--- START ---

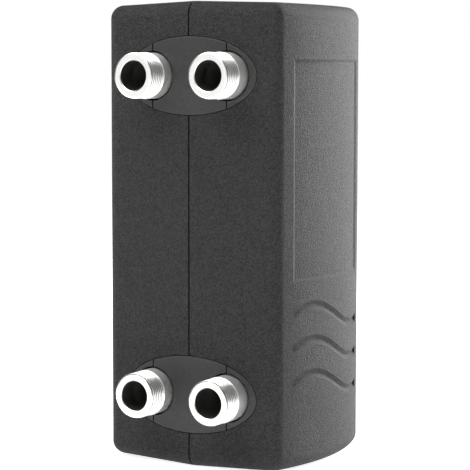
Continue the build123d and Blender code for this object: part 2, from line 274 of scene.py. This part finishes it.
def moulded_grain_group():
    """Skin of moulded bead foam: beads pressed flat, and the mould's fine grain over them."""
    group, source, target = new_group(
        "moulded_grain", "ShaderNodeTree",
        [("Position", "NodeSocketVector", None), ("Bead Size", "NodeSocketFloat", 0.003),
         ("Grain Size", "NodeSocketFloat", 0.001),
         ("Skin", "NodeSocketColor", (0.05, 0.05, 0.05, 1)),
         ("Speckle", "NodeSocketFloat", 0.3), ("Matt", "NodeSocketFloat", 0.7)],
        SURFACE_OUTPUTS)
    position, bead, grain, skin, speckle, matt = (source.outputs[i] for i in range(6))
    bead_scale = calc(group, "DIVIDE", 1.0, bead)
    grain_scale = calc(group, "DIVIDE", 1.0, grain)
    edges = add_node(
        group, "ShaderNodeTexVoronoi", {"Vector": position, "Scale": bead_scale},
        feature="DISTANCE_TO_EDGE").outputs["Distance"]
    tones = add_node(
        group, "ShaderNodeTexVoronoi", {"Vector": position, "Scale": bead_scale}).outputs["Color"]
    tone = add_node(group, "ShaderNodeSeparateColor", {"Color": tones}).outputs[0]
    pits = add_node(
        group, "ShaderNodeTexNoise",
        {"Vector": position, "Scale": grain_scale, "Detail": 2.0, "Roughness": 0.6}).outputs["Fac"]
    flecks = add_node(
        group, "ShaderNodeTexVoronoi", {"Vector": position, "Scale": grain_scale}).outputs["Color"]
    fleck = add_node(group, "ShaderNodeSeparateColor", {"Color": flecks}).outputs[0]
    cloud = add_node(
        group, "ShaderNodeTexNoise",
        {"Vector": position, "Scale": 28.0, "Detail": 1.0}).outputs["Fac"]
    seam = ramp(group, edges, 0.0, 0.16)
    pits_sharp = ramp(group, pits, 0.32, 0.68)
    mottle = calc(group, "MULTIPLY_ADD", pits_sharp, 0.4, calc(group, "MULTIPLY", fleck, 0.6))
    light = calc(group, "MULTIPLY", calc(group, "SUBTRACT", mottle, 0.5), speckle)
    light = calc(group, "MULTIPLY_ADD", calc(group, "SUBTRACT", tone, 0.5), 0.12, light)
    light = calc(group, "MULTIPLY_ADD", calc(group, "SUBTRACT", cloud, 0.5), 0.18, light)
    light = calc(group, "MULTIPLY_ADD", calc(group, "SUBTRACT", seam, 1.0), 0.10, light)
    gain = calc(group, "ADD", light, 1.0)
    shade = add_node(
        group, "ShaderNodeVectorMath", {0: skin, 3: gain}, operation="SCALE").outputs["Vector"]
    height = calc(group, "MULTIPLY_ADD", seam, 0.25, pits_sharp)
    group.links.new(shade, target.inputs["Color"])
    rough = calc(group, "MULTIPLY_ADD", calc(group, "SUBTRACT", pits, 0.5), 0.3, matt)
    group.links.new(rough, target.inputs["Roughness"])
    group.links.new(height, target.inputs["Height"])
    return group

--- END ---

Brief: Please repeat the material above, word for word and in full.

Output below:
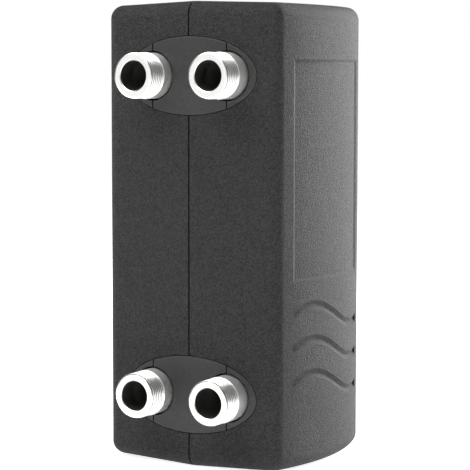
Continue the build123d and Blender code for this object: part 2, from line 274 of scene.py. This part finishes it.
def moulded_grain_group():
    """Skin of moulded bead foam: beads pressed flat, and the mould's fine grain over them."""
    group, source, target = new_group(
        "moulded_grain", "ShaderNodeTree",
        [("Position", "NodeSocketVector", None), ("Bead Size", "NodeSocketFloat", 0.003),
         ("Grain Size", "NodeSocketFloat", 0.001),
         ("Skin", "NodeSocketColor", (0.05, 0.05, 0.05, 1)),
         ("Speckle", "NodeSocketFloat", 0.3), ("Matt", "NodeSocketFloat", 0.7)],
        SURFACE_OUTPUTS)
    position, bead, grain, skin, speckle, matt = (source.outputs[i] for i in range(6))
    bead_scale = calc(group, "DIVIDE", 1.0, bead)
    grain_scale = calc(group, "DIVIDE", 1.0, grain)
    edges = add_node(
        group, "ShaderNodeTexVoronoi", {"Vector": position, "Scale": bead_scale},
        feature="DISTANCE_TO_EDGE").outputs["Distance"]
    tones = add_node(
        group, "ShaderNodeTexVoronoi", {"Vector": position, "Scale": bead_scale}).outputs["Color"]
    tone = add_node(group, "ShaderNodeSeparateColor", {"Color": tones}).outputs[0]
    pits = add_node(
        group, "ShaderNodeTexNoise",
        {"Vector": position, "Scale": grain_scale, "Detail": 2.0, "Roughness": 0.6}).outputs["Fac"]
    flecks = add_node(
        group, "ShaderNodeTexVoronoi", {"Vector": position, "Scale": grain_scale}).outputs["Color"]
    fleck = add_node(group, "ShaderNodeSeparateColor", {"Color": flecks}).outputs[0]
    cloud = add_node(
        group, "ShaderNodeTexNoise",
        {"Vector": position, "Scale": 28.0, "Detail": 1.0}).outputs["Fac"]
    seam = ramp(group, edges, 0.0, 0.16)
    pits_sharp = ramp(group, pits, 0.32, 0.68)
    mottle = calc(group, "MULTIPLY_ADD", pits_sharp, 0.4, calc(group, "MULTIPLY", fleck, 0.6))
    light = calc(group, "MULTIPLY", calc(group, "SUBTRACT", mottle, 0.5), speckle)
    light = calc(group, "MULTIPLY_ADD", calc(group, "SUBTRACT", tone, 0.5), 0.12, light)
    light = calc(group, "MULTIPLY_ADD", calc(group, "SUBTRACT", cloud, 0.5), 0.18, light)
    light = calc(group, "MULTIPLY_ADD", calc(group, "SUBTRACT", seam, 1.0), 0.10, light)
    gain = calc(group, "ADD", light, 1.0)
    shade = add_node(
        group, "ShaderNodeVectorMath", {0: skin, 3: gain}, operation="SCALE").outputs["Vector"]
    height = calc(group, "MULTIPLY_ADD", seam, 0.25, pits_sharp)
    group.links.new(shade, target.inputs["Color"])
    rough = calc(group, "MULTIPLY_ADD", calc(group, "SUBTRACT", pits, 0.5), 0.3, matt)
    group.links.new(rough, target.inputs["Roughness"])
    group.links.new(height, target.inputs["Height"])
    return group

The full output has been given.